Unterm Strich hat mich das alles nicht umgehauen. Das Problem besteht aus meiner Sicht weiterhin darin, dass die verantwortlichen Behörden geltendes Recht missachten oder ausschließlich zugunsten des motorisierten Verkehrs auslegen, aber nicht darin, dass das StVG oder die StVO tatsächlich die Flüssigkeit des Autoverkehrs über die Verkehrssicherheit stellen würde.
Die Zielrichtung ist klar: Der ADFC möchte mehr separierte Fahrrad-Infrastruktur. Nach Aufhebung der RWBP würde eine "Soziale Benutzungspflicht" bestehen bleiben und Radfahrer, die die tollen Angebotsradwege dankend ablehnen, weiterhin oder sogar verstärkt den Aggressionen motorisierter Verkehrsteilnehmer ausgesetzt sein.

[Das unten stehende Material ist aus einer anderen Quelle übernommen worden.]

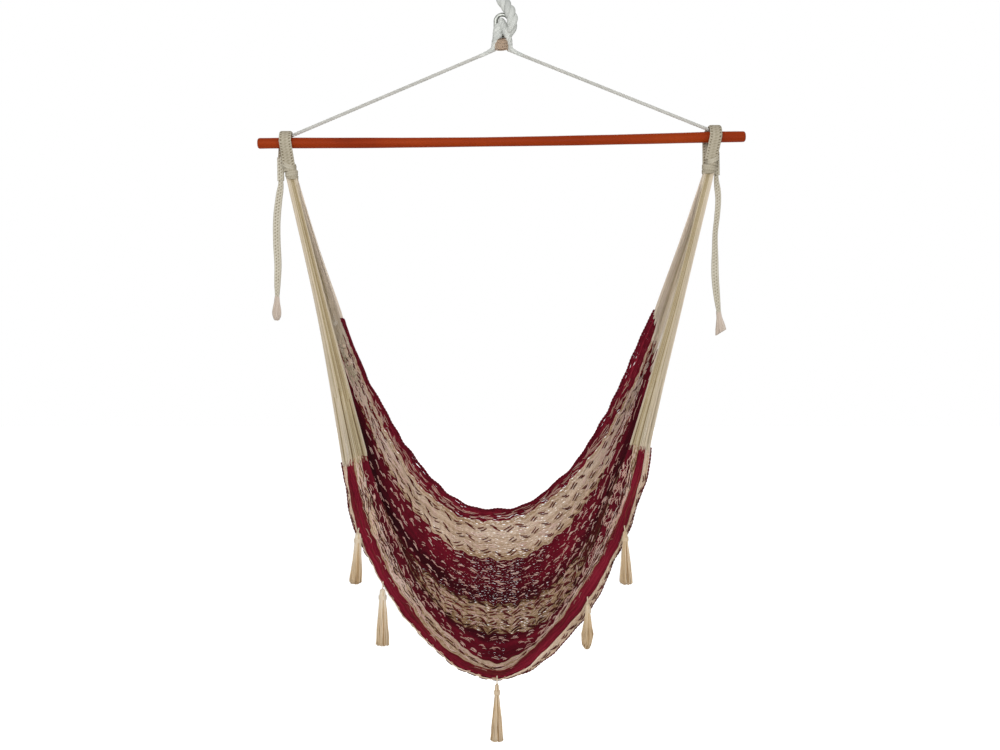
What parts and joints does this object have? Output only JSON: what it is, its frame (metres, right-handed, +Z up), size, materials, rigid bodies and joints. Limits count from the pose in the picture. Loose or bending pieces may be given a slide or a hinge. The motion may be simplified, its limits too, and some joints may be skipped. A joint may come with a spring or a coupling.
{
  "type": "hammock chair",
  "caption": "Hanging hammock chair: a striped net seat slung by its end strings from a wooden spreader bar under a rope loop, with tassels along its front edge.",
  "frame": {"origin": "inside of the rope loop's top, where the loop bears on the hook that holds the chair up", "axes": "+Z up, +Y away from someone who faces the open front of the seat, +X to that person's right"},
  "size_m": [1, 0.2389, 1.6418],
  "materials": {
    "stained_wood": "reddish brown stain, satin",
    "white_rope": "soft twisted white rope",
    "steel": "zinc-plated wire",
    "tan_twine": "tight twine turns",
    "grey_cord": "braided cord with dark flecks",
    "cream_cotton": "braided and loose cotton strings",
    "burgundy_cord": "woven cotton cord",
    "tan_cord": "woven cotton cord",
    "tassel_cotton": "loose cotton yarn"
  },
  "bodies": {
    "loop": {"rope_loop": "white_rope"},
    "knot": {"loop_knot": "white_rope"},
    "rope": {"rope_top": "white_rope"},
    "suspension": {"hanging_rope": "white_rope", "steel_ring": "steel", "eye_strand_left": "white_rope", "eye_strand_right": "white_rope", "apex_whipping": "tan_twine", "left_suspension_cord": "grey_cord", "right_suspension_cord": "grey_cord", "left_bar_hitch": "grey_cord", "right_bar_hitch": "grey_cord"},
    "bar": {"spreader_bar": "stained_wood"},
    "net": {"left_strap": "cream_cotton", "right_strap": "cream_cotton", "left_knot_upper": "cream_cotton", "left_knot_lower": "cream_cotton", "right_knot_upper": "cream_cotton", "right_knot_lower": "cream_cotton", "left_tail_root": "cream_cotton", "right_tail_root": "cream_cotton", "left_front_strings": "cream_cotton", "left_back_strings": "cream_cotton", "right_front_strings": "cream_cotton", "right_back_strings": "cream_cotton", "net_burgundy_1": "burgundy_cord", "net_tan_1": "tan_cord", "net_burgundy_2": "burgundy_cord", "net_tan_2": "tan_cord", "net_burgundy_3": "burgundy_cord", "net_tan_3": "tan_cord", "net_burgundy_4": "burgundy_cord", "net_tan_4": "tan_cord", "back_edge_cord": "burgundy_cord", "front_edge_cord": "burgundy_cord", "tassel_1_thread": "tassel_cotton", "tassel_2_thread": "tassel_cotton", "tassel_3_thread": "tassel_cotton", "tassel_4_thread": "tassel_cotton", "tassel_5_thread": "tassel_cotton"},
    "left_tail": {"left_tail": "cream_cotton", "left_tail_tuft": "cream_cotton"},
    "right_tail": {"right_tail": "cream_cotton", "right_tail_tuft": "cream_cotton"},
    "tassel_1": {"tassel_1": "tassel_cotton"},
    "tassel_2": {"tassel_2": "tassel_cotton"},
    "tassel_3": {"tassel_3": "tassel_cotton"},
    "tassel_4": {"tassel_4": "tassel_cotton"},
    "tassel_5": {"tassel_5": "tassel_cotton"}
  },
  "joints": [
    {"name": "side_swing", "type": "hinge", "parent": "loop", "child": "knot", "pos_m": [0, 0, -0.07775], "axis": [0, 1, 0], "range_deg": [-20, 20]},
    {"name": "fore_aft_swing", "type": "hinge", "parent": "knot", "child": "rope", "pos_m": [0, 0, -0.07775], "axis": [1, 0, 0], "range_deg": [-45, 45]},
    {"name": "rope_twist", "type": "hinge", "parent": "rope", "child": "suspension", "pos_m": [0, 0, -0.114], "axis": [0, 0, 1], "range_deg": [-180, 180]},
    {"name": "bar_roll", "type": "hinge", "parent": "suspension", "child": "bar", "pos_m": [0, 0, -0.412], "axis": [0.9999, 0, 0.014], "continuous": true},
    {"name": "seat_swing", "type": "hinge", "parent": "suspension", "child": "net", "pos_m": [0, 0, -0.412], "axis": [0.9999, 0, 0.014], "range_deg": [-45, 45]},
    {"name": "left_tail_swing", "type": "hinge", "parent": "net", "child": "left_tail", "pos_m": [-0.45389, 0.01, -0.50194], "axis": [0, 1, 0], "range_deg": [-8, 70]},
    {"name": "right_tail_swing", "type": "hinge", "parent": "net", "child": "right_tail", "pos_m": [0.44252, 0.0142, -0.48943], "axis": [0, 1, 0], "range_deg": [-70, 8]},
    {"name": "tassel_1_swing", "type": "hinge", "parent": "net", "child": "tassel_1", "pos_m": [-0.28535, -0.09005, -1.21043], "axis": [1, 0, 0], "range_deg": [-60, 3]},
    {"name": "tassel_2_swing", "type": "hinge", "parent": "net", "child": "tassel_2", "pos_m": [-0.235, -0.11005, -1.31907], "axis": [1, 0, 0], "range_deg": [-60, 3]},
    {"name": "tassel_3_swing", "type": "hinge", "parent": "net", "child": "tassel_3", "pos_m": [-0.00897, -0.1279, -1.50332], "axis": [1, 0, 0], "range_deg": [-45, 45]},
    {"name": "tassel_4_swing", "type": "hinge", "parent": "net", "child": "tassel_4", "pos_m": [0.16969, -0.12368, -1.34592], "axis": [1, 0, 0], "range_deg": [-60, 3]},
    {"name": "tassel_5_swing", "type": "hinge", "parent": "net", "child": "tassel_5", "pos_m": [0.24516, -0.09815, -1.20609], "axis": [1, 0, 0], "range_deg": [-60, 3]}
  ]
}
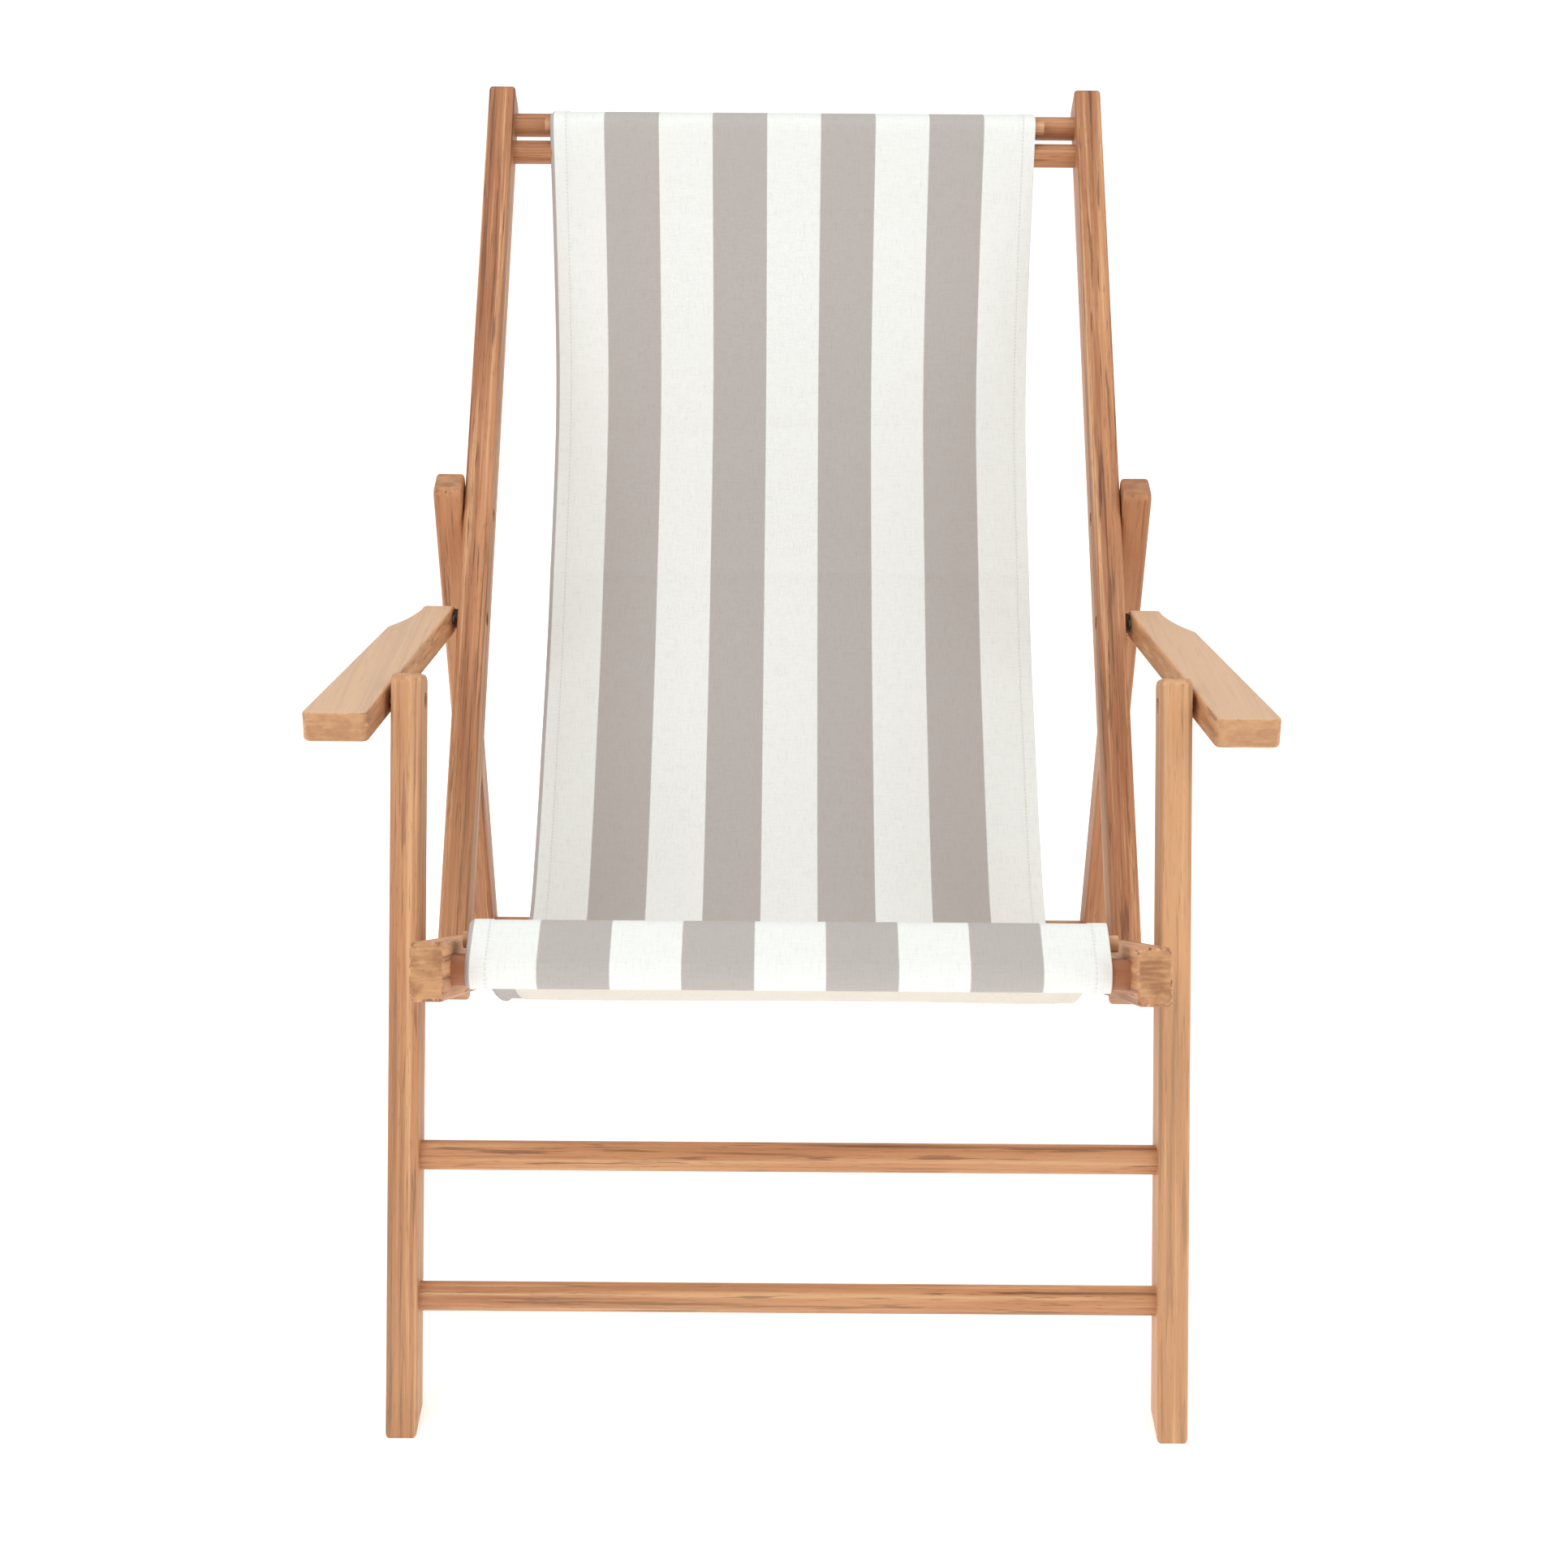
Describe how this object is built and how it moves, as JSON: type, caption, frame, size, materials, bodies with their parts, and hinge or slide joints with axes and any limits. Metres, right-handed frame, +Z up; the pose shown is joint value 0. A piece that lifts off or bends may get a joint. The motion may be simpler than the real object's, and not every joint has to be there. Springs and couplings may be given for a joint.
{
  "type": "folding deck chair",
  "caption": "Folding teak deck chair with flat arms, a hung striped fabric sling, two props on notched seat rails and round cross bars.",
  "frame": {"origin": "on the floor, under the middle of the chair's overall box", "axes": "+X to the right seen from the front, +Y towards the head end, +Z up"},
  "size_m": [0.7082, 0.9084, 0.8494],
  "materials": {
    "teak": "fine sanded, lightly oiled",
    "sling": "plain weave, matt",
    "steel": "zinc plated"
  },
  "bodies": {
    "seat_frame": {"seat_rail_left": "teak", "seat_rail_right": "teak", "seat_front_bar": "teak", "seat_second_bar": "teak", "seat_rear_bar": "teak", "seat_hem_rod": "teak", "sling_seat": "sling", "back_pivot_bolts": "steel", "back_pivot_nuts": "steel", "leg_pivot_bolts": "steel", "leg_pivot_spacers": "steel", "leg_pivot_nuts": "steel"},
    "back_frame": {"back_rail_left": "teak", "back_rail_right": "teak", "head_bar_lower": "teak", "head_bar_upper": "teak", "head_hem_rod": "teak", "sling_back": "sling", "arm_rear_bolts": "steel", "arm_rear_spacers": "steel", "arm_rear_nuts": "steel", "prop_pivot_bolts": "steel", "prop_pivot_washers": "steel", "prop_pivot_nuts": "steel"},
    "front_legs": {"front_leg_left": "teak", "front_leg_right": "teak", "leg_stretcher_lower": "teak", "leg_stretcher_upper": "teak", "arm_front_bolts": "steel", "arm_front_washers": "steel"},
    "prop_frame": {"prop_leg_left": "teak", "prop_leg_right": "teak", "prop_bar": "teak"},
    "arm_left": {"arm_left": "teak"},
    "arm_right": {"arm_right": "teak"}
  },
  "joints": [
    {"name": "back_fold", "type": "hinge", "parent": "seat_frame", "child": "back_frame", "pos_m": [0, -0.14353, 0.26964], "axis": [-1, 0, 0], "range_deg": [0, 58], "deforming": ["sling_back", "sling_seat"]},
    {"name": "leg_fold", "type": "hinge", "parent": "seat_frame", "child": "front_legs", "pos_m": [0, -0.22855, 0.3204], "axis": [-1, 0, 0], "range_deg": [0, 71.25]},
    {"name": "prop_fold", "type": "hinge", "parent": "back_frame", "child": "prop_frame", "pos_m": [0, 0.13573, 0.54452], "axis": [1, 0, 0], "range_deg": [0, 116]},
    {"name": "arm_left_fold", "type": "hinge", "parent": "back_frame", "child": "arm_left", "pos_m": [0, 0.05998, 0.4805], "axis": [1, 0, 0], "range_deg": [0, 35.13]},
    {"name": "arm_right_fold", "type": "hinge", "parent": "back_frame", "child": "arm_right", "pos_m": [0, 0.05998, 0.4805], "axis": [1, 0, 0], "range_deg": [0, 35.13]}
  ],
  "couplings": [
    {"joint": "leg_fold", "follows": "back_fold", "ratio": 1.2267},
    {"joint": "prop_fold", "follows": "back_fold", "ratio": 2},
    {"joint": "arm_left_fold", "follows": "back_fold", "ratio": 0.604},
    {"joint": "arm_right_fold", "follows": "back_fold", "ratio": 0.604}
  ]
}
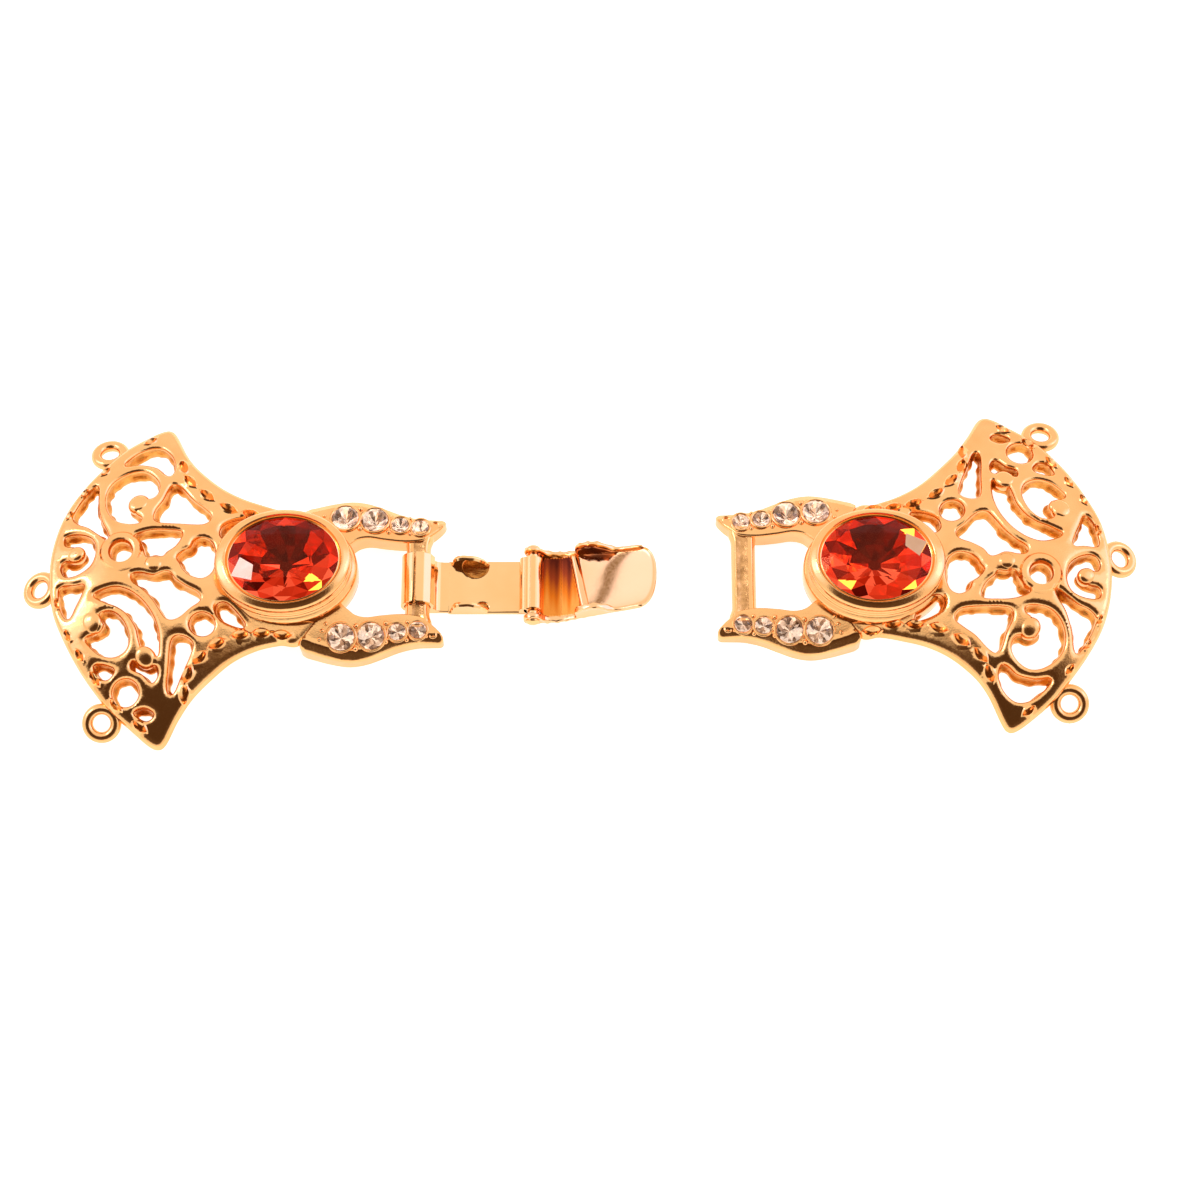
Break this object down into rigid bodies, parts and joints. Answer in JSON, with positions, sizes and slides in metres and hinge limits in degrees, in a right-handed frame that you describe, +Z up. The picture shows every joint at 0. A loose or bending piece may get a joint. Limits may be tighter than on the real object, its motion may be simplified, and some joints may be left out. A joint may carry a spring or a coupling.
{
  "type": "multi-strand fold-over clasp",
  "caption": "Opened fold-over clasp for a multi-strand necklace: pierced domed plates with oval and round stones, strand loops, crossbars and a hinged latch.",
  "frame": {"origin": "on the table, at the middle of the whole clasp's length and width", "axes": "+X from the half that carries the latch to the half with the bare crossbar, +Z up from the table, through the stones"},
  "size_m": [0.0998, 0.032, 0.0071],
  "materials": {
    "gold_casting": "polished rose-gold plating over a cast base, a little soft at the edges",
    "latch_gold": "polished rose-gold plating on bent sheet",
    "red_glass": "faceted foil-backed red glass",
    "clear_glass": "faceted foil-backed clear glass"
  },
  "bodies": {
    "halves": {"hook_plate": "gold_casting", "catch_plate": "gold_casting", "hook_oval_stone": "red_glass", "catch_oval_stone": "red_glass", "hook_round_stone_1": "clear_glass", "hook_round_stone_2": "clear_glass", "hook_round_stone_3": "clear_glass", "hook_round_stone_4": "clear_glass", "hook_round_stone_5": "clear_glass", "hook_round_stone_6": "clear_glass", "hook_round_stone_7": "clear_glass", "hook_round_stone_8": "clear_glass", "catch_round_stone_1": "clear_glass", "catch_round_stone_2": "clear_glass", "catch_round_stone_3": "clear_glass", "catch_round_stone_4": "clear_glass", "catch_round_stone_5": "clear_glass", "catch_round_stone_6": "clear_glass", "catch_round_stone_7": "clear_glass", "catch_round_stone_8": "clear_glass"},
    "leaf": {"base_leaf": "latch_gold"},
    "cover": {"cover_leaf": "latch_gold", "hinge_pin": "latch_gold"}
  },
  "joints": [
    {"name": "leaf_hinge", "type": "hinge", "parent": "halves", "child": "leaf", "pos_m": [-0.01463, -0.0004, 0.00153], "axis": [0, -1, 0], "range_deg": [0, 75]},
    {"name": "cover_hinge", "type": "hinge", "parent": "leaf", "child": "cover", "pos_m": [-0.00433, -0.0004, 0.00088], "axis": [0, -1, 0], "range_deg": [0, 155]}
  ]
}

Wenn man den Radverkehr fördern möchte, muss man aus meiner Sicht keine Gesetze ändern, sondern den Behörden in den Arxxx treten, sich an das bestehende Recht zu halten. Diejenigen, die jetzt schon geltendes Recht mit Füßen treten, werden sich auch nicht an eine geänderte StVO und VwV-StVO halten und solange das ohne persönliche Konsequenzen bleibt, wird sich nichts ändern.